Inheriting From a Sibling: What You Need to Know (2026)
Sibling inheritances have a key IRA advantage most people miss: if you're close in age, you may qualify for lifetime "stretch" distributions rather than the punishing 10-year rule. But state inheritance taxes can surprise New Jersey and Pennsylvania residents. Here's what matters.
Inheriting from a sibling is more common than people anticipate — and it often comes suddenly. A sibling who dies without children or a spouse may leave everything to you. Or you may be named as beneficiary on a retirement account or life insurance policy long before either of you thought to update those designations. Unlike inheriting from a parent, sibling estates frequently involve minimal estate planning, no surviving spouse to complicate the picture, and a tax rule that can either save you enormously (the close-in-age IRA exception) or cost you significantly (state inheritance tax in the wrong states).

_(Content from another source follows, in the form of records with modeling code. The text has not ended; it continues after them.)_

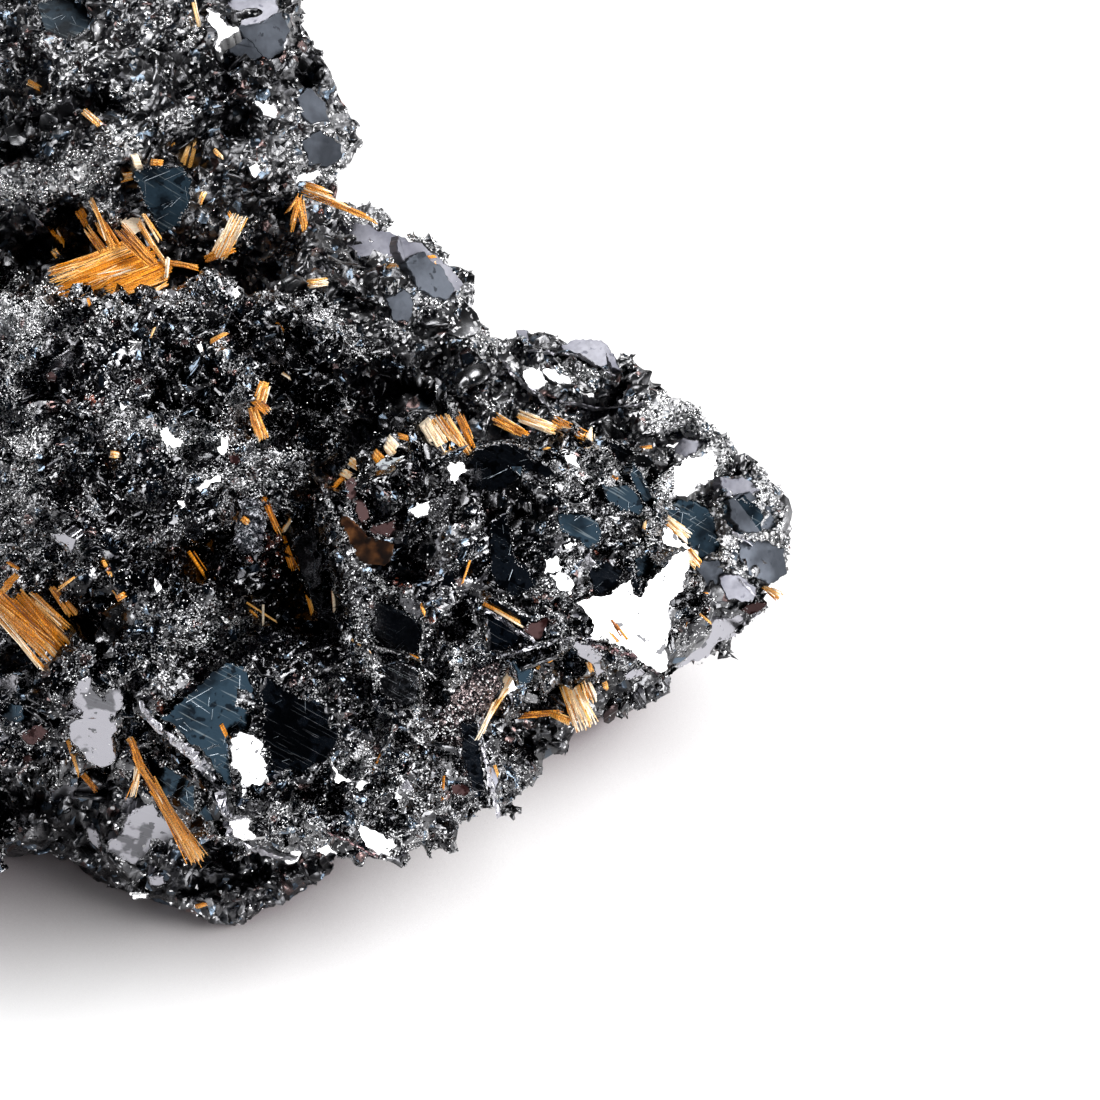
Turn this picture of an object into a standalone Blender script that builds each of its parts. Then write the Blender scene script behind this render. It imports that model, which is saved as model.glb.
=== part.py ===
"""Rutile on hematite, a hand specimen.

A black mass of grown-together hematite lumps and tablets lies on its flat underside. Golden sprays of rutile
needles grow in its hollows. The origin is on the surface that the specimen lies on, under the middle of it, with
+Z up and +X along its length. Lengths below are in millimetres, and MM turns them into Blender's metres.
"""

import math
import random

import bmesh
import bpy
from mathutils import Matrix, Vector

MM = 0.001

# The big lumps of the mass: centre, half sizes along X, Y and Z, and the number of flat faces.
LUMPS = {
    "core": ((-9, -1, 14), (25, 20, 14.5), 30),
    "dome": ((-3, -9, 24.5), (15, 10.5, 11), 26),
    "dome_rim": ((6.5, -6, 26.5), (7, 6, 6), 18),
    "summit": ((-7, 17, 26.5), (17.6, 11, 12), 26),
    "summit_lip": ((-3, 11, 30), (10, 6.5, 6), 20),
    "back_ridge": ((11.3, 1.8, 20), (8.6, 8, 8.4), 20),
    "valley": ((14, -8, 19), (9, 9, 7), 18),
    "terrace": ((23.8, -2.5, 18.4), (9.6, 6, 5.8), 18),
    "nose": ((33, -9, 14.7), (6.2, 6.5, 6.5), 18),
    "prow": ((21.4, -15.5, 20.5), (10.2, 8.6, 8.6), 22),
    "prow_corner": ((28.3, -18, 18.7), (4.8, 5, 5), 16),
    "saddle": ((14, -16, 20), (7, 7.5, 10), 20),
    "chin": ((9.5, -24.2, 15.2), (11.5, 8.3, 7.3), 22),
    "chin_corner": ((18.6, -22.6, 13.2), (5, 5.2, 6.4), 16),
    "cheek": ((-3, -16, 17), (14, 12, 13), 26),
    "front_foot": ((1.6, -20.7, 3.6), (8.7, 8, 8), 20),
    "left_foot": ((-13, -18.6, 8), (11, 9.8, 10.5), 20),
    "right_foot": ((23.5, -10.3, 6), (8, 6.5, 7), 18),
    "left_flank": ((-24, -4, 18), (13, 18, 14), 26),
    "left_shoulder": ((-22, 12, 21), (14, 13, 14), 24),
    "back_foot": ((-12, 14, 9), (19, 13, 11), 22),
    "right_back_foot": ((13, 4, 8), (13, 10, 10), 20),
}

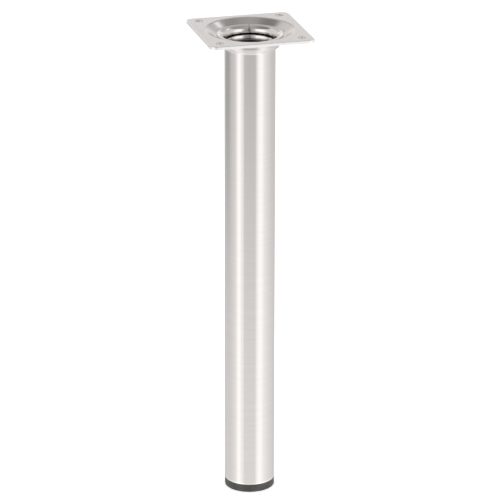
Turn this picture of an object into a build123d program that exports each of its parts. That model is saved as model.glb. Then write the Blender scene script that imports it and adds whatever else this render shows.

This guide covers the 2026 rules that apply specifically when your sibling is the decedent — the inherited IRA treatment, step-up basis mechanics, which states tax sibling inheritances and at what rates, intestate succession if there was no will, and the first-90-day action timeline.
Inherited IRA from a sibling: the close-in-age exception matters
Most people inheriting an IRA must follow the 10-year rule — fully depleting the account within 10 years of the owner's death, with mandatory annual distributions during years 1–9 if the owner died after their Required Beginning Date. But sibling beneficiaries have a meaningful shot at escaping this rule entirely.
You may qualify as an Eligible Designated Beneficiary
The SECURE Act (IRC §401(a)(9)(H)) created a narrow category called Eligible Designated Beneficiaries (EDBs) who can use "stretch" distributions over their lifetime rather than the 10-year deadline. One EDB category is often overlooked: an individual who is not more than 10 years younger than the account owner.1
For sibling beneficiaries, this is a real possibility:
- You are older than your sibling: You are not younger at all — you qualify as an EDB.
- You are the same age (twins): Not younger — EDB.
- You are up to 10 years younger: "Not more than 10 years younger" — EDB.
- You are 11 or more years younger: You exceed the 10-year threshold — you are a Non-Eligible Designated Beneficiary (NEDB) subject to the 10-year rule.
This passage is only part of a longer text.